__WRITTEN REQUEST__
Output, word for word, every line from the start of the listing down to and including the line that contains "6.0, 0.004, Specular_IOR_Level=0.09)"; include nothing else.

__SOURCE DATA__
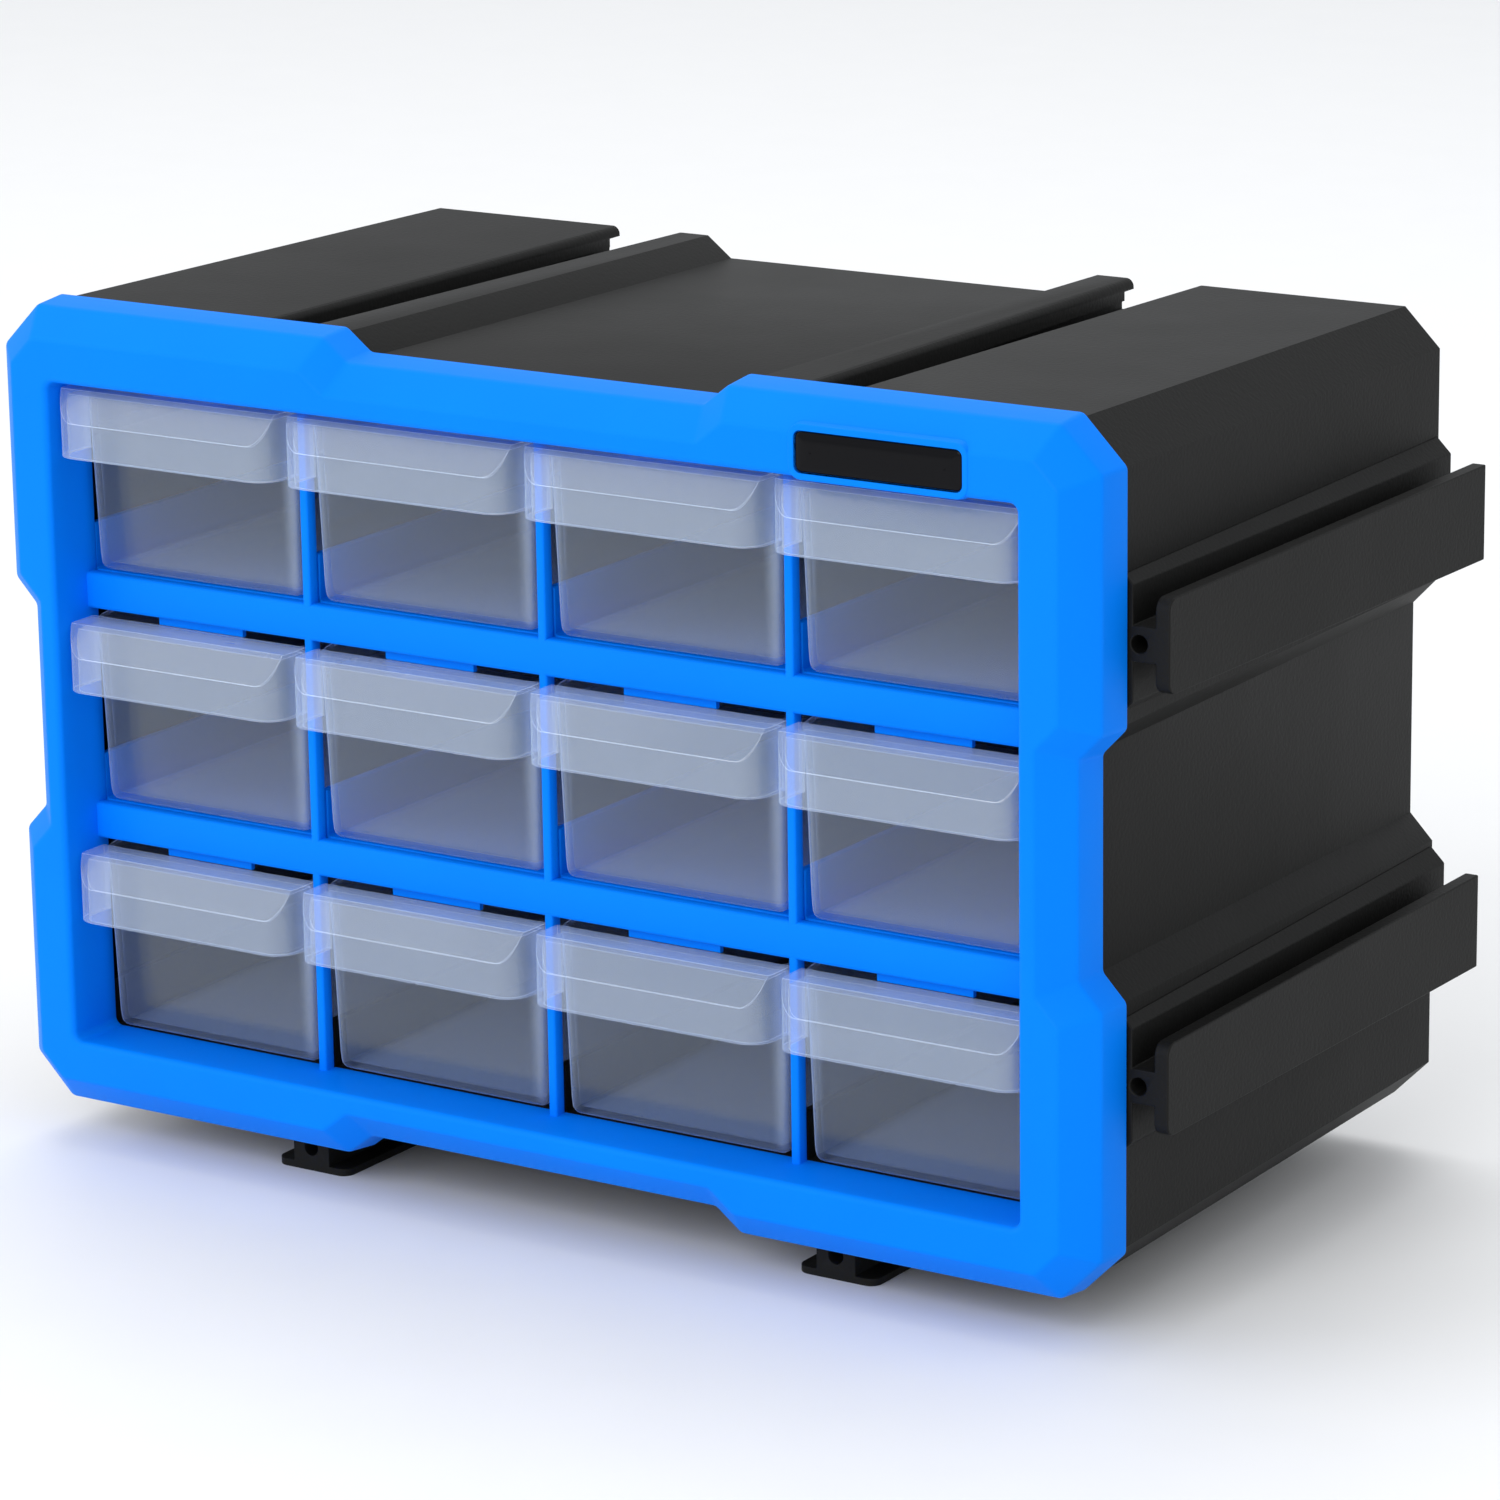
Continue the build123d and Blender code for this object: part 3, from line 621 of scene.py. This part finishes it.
BLUE = plastic("blue moulded plastic", (0.0, 0.205, 0.90), 0.48, 1.6, 0.02, Specular_IOR_Level=0.05)
BLACK = plastic("black grained plastic", (0.0065, 0.0065, 0.006), 0.58, 0.9, 0.14, mottle=0.25,
                Specular_IOR_Level=0.16)
CLEAR = clear_plastic("clear milky plastic", veil=(0.035, 0.05, 0.27, 1.0),
                      gloss=(0.025, 0.035, 0.10, 0.4), corner_milk=0.26)
# rounded edges of the drawers: thick milk, plus a painted glow that stands in for their bright edge
# highlights
CLEAR_EDGE_PAINTED_GLOW = clear_plastic("clear plastic edge with painted glow", veil=(0.75, 0.8, 0.9, 1.0),
                           gloss=(0.03, 0.04, 0.1, 0.3), painted_glow=0.75)
BADGE = plastic("gloss black badge", (0.004, 0.004, 0.005), 0.1, 6.0, 0.004, Specular_IOR_Level=0.09)

finish = {"blue_plastic": BLUE, "black_plastic": BLACK, "clear_plastic": CLEAR, "badge_plastic": BADGE}
for part in frame["record"]["subparts"]:
    mesh = frame["nodes"][part["node"]].data
    mesh.materials.clear()
    mesh.materials.append(finish[part["material_slot"]])

# Pieces ------------------------------------------------------------------------------------------

BLACK_SOFT, SHELF_SOFT = 0.45, 0.4      # widths of the rounded edges
DRAWER_SOFT, DRAWER_SOFT_ANGLE = 0.42, 26

settle("blue_front_frame", [carved(bezel_sheets(), pocket_cutter())] + grid_sheets() + ridge_sheets(),
       BLUE, "cabinet", ["front_frame"])
settle("gloss_badge", badge_sheets(), BADGE, "cabinet", ["badge"])

for node in ("case_shell", "side_rail_upper", "side_rail_lower", "base_rail_left", "base_rail_right"):
    softened(node, f"soft_{node}", BLACK, BLACK_SOFT)
for node in ("shelf_upper", "shelf_lower"):
    softened(node, f"soft_{node}", BLUE, SHELF_SOFT)

drawer_parts = drawer_sheets()
for row in range(ROWS):
    for column in range(COLUMNS):
        node = f"drawer_r{row + 1}_c{column + 1}"
        at = np.array([(column - (COLUMNS - 1) / 2) * PITCH_X, 0, ((ROWS - 1) / 2 - row) * PITCH_Z])
        parts = [(verts + at, faces) for verts, faces in drawer_parts]
        piece = settle(f"clear_{node}", parts, CLEAR, node, [node])
        mark_corners(piece, at)
        soften(piece, DRAWER_SOFT, DRAWER_SOFT_ANGLE, CLEAR_EDGE_PAINTED_GLOW)

# Floor and light, in metres -----------------------------------------------------------------------

REACH = 6.0
floor_mesh = bpy.data.meshes.new("floor")
floor_mesh.from_pydata([(-REACH, -REACH, 0), (REACH, -REACH, 0), (REACH, REACH, 0), (-REACH, REACH, 0)],
                       [], [(0, 1, 2, 3)])
floor_mesh.materials.append(plastic("pale floor", (0.86, 0.86, 0.86), 0.6, 40.0, 0.02, mottle=0.01))
floor = bpy.data.objects.new("floor", floor_mesh)
bpy.context.scene.collection.objects.link(floor)

HEART = Vector((0, 0, 0.09))            # the lamps point here


def lamp(name, position, size, power):
    """Square soft light that points at the heart of the cabinet."""
    light = bpy.data.lights.new(name, "AREA")
    light.shape, light.size, light.energy = "SQUARE", size, power
    holder = bpy.data.objects.new(name, light)
    holder.location = position
    holder.rotation_mode = "QUATERNION"
    holder.rotation_quaternion = (HEART - Vector(position)).to_track_quat("-Z", "Y")
    bpy.context.scene.collection.objects.link(holder)


lamp("key", (0.2, -2.2, 1.3), size=1.5, power=24)
lamp("fill", (-1.7, -1.0, 0.9), size=1.4, power=7)
lamp("top", (-0.3, 0.5, 2.0), size=1.5, power=14)

SKY_COLOUR, SKY_STRENGTH = (0.95, 0.97, 1.0, 1), 0.85
sky = bpy.data.worlds.new("studio")
bpy.context.scene.world = sky
sky.use_nodes = True
sky.node_tree.nodes["Background"].inputs["Color"].default_value = SKY_COLOUR
sky.node_tree.nodes["Background"].inputs["Strength"].default_value = SKY_STRENGTH
bpy.context.scene.view_settings.view_transform = "Standard"

# Camera -------------------------------------------------------------------------------------------

AZIMUTH, ELEVATION, ROLL = 33.28, 15.06, -0.85            # degrees
DISTANCE = 1169.04                      # from the camera to the point that it looks at
AIM = np.array([56.7, 0.0, 16.17])
LENS, SENSOR = 144.71904, 36.0
CLIP_START, CLIP_END = 0.05, 50         # metres

azimuth, elevation, roll = np.radians([AZIMUTH, ELEVATION, ROLL])
back = Vector((math.sin(azimuth) * math.cos(elevation), -math.cos(azimuth) * math.cos(elevation),
               math.sin(elevation)))
right = Vector((math.cos(azimuth), math.sin(azimuth), 0))
up = back.cross(right)
right, up = right * math.cos(roll) + up * math.sin(roll), up * math.cos(roll) - right * math.sin(roll)
lens = bpy.data.cameras.new("camera")
lens.sensor_width, lens.lens = SENSOR, LENS
lens.clip_start, lens.clip_end = CLIP_START, CLIP_END
camera = bpy.data.objects.new("camera", lens)
camera.location = Vector((AIM / PER_METRE + MIDDLE).tolist()) + back * (DISTANCE / PER_METRE)
camera.rotation_mode = "QUATERNION"
camera.rotation_quaternion = Matrix((right, up, back)).transposed().to_quaternion()
bpy.context.scene.collection.objects.link(camera)
bpy.context.scene.camera = camera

__FULL ANSWER__
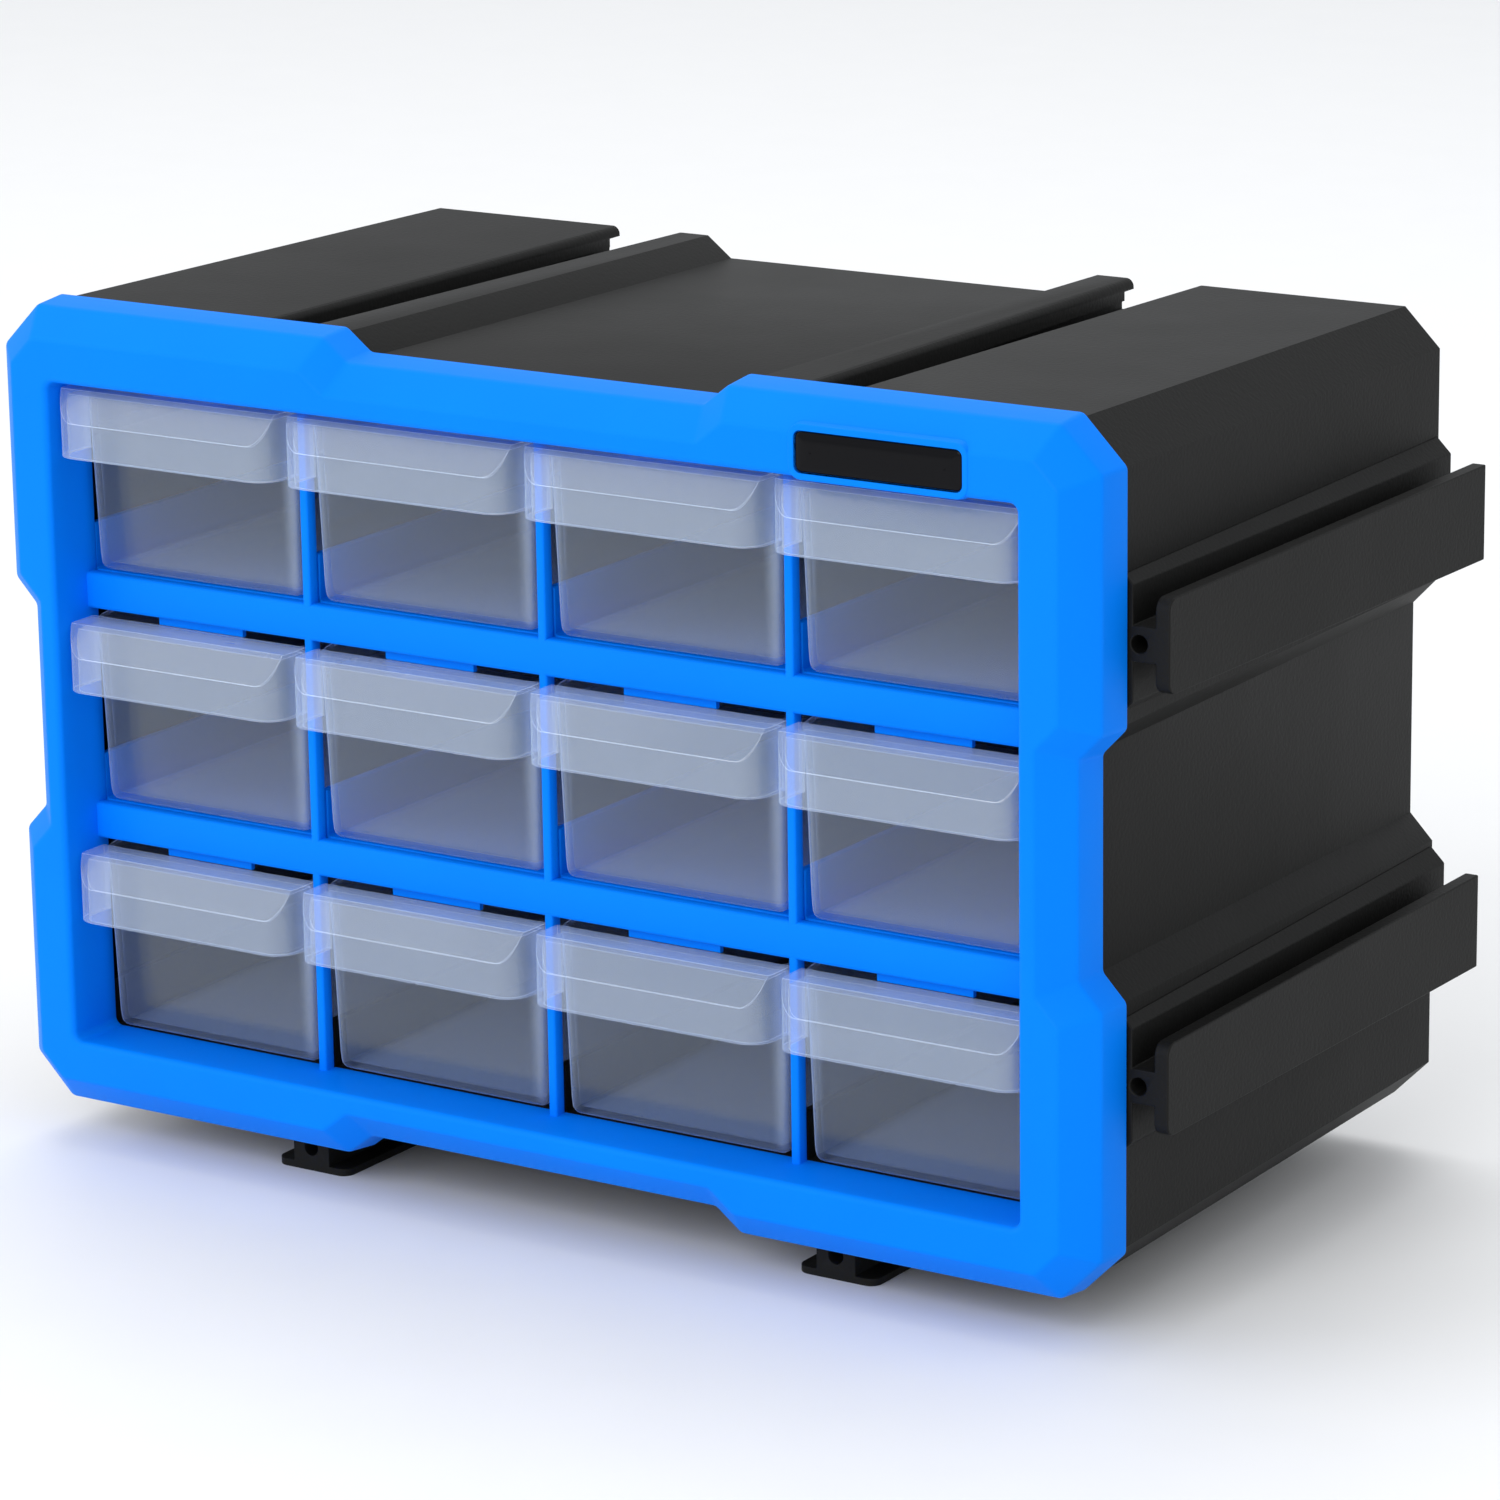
Continue the build123d and Blender code for this object: part 3, from line 621 of scene.py. This part finishes it.
BLUE = plastic("blue moulded plastic", (0.0, 0.205, 0.90), 0.48, 1.6, 0.02, Specular_IOR_Level=0.05)
BLACK = plastic("black grained plastic", (0.0065, 0.0065, 0.006), 0.58, 0.9, 0.14, mottle=0.25,
                Specular_IOR_Level=0.16)
CLEAR = clear_plastic("clear milky plastic", veil=(0.035, 0.05, 0.27, 1.0),
                      gloss=(0.025, 0.035, 0.10, 0.4), corner_milk=0.26)
# rounded edges of the drawers: thick milk, plus a painted glow that stands in for their bright edge
# highlights
CLEAR_EDGE_PAINTED_GLOW = clear_plastic("clear plastic edge with painted glow", veil=(0.75, 0.8, 0.9, 1.0),
                           gloss=(0.03, 0.04, 0.1, 0.3), painted_glow=0.75)
BADGE = plastic("gloss black badge", (0.004, 0.004, 0.005), 0.1, 6.0, 0.004, Specular_IOR_Level=0.09)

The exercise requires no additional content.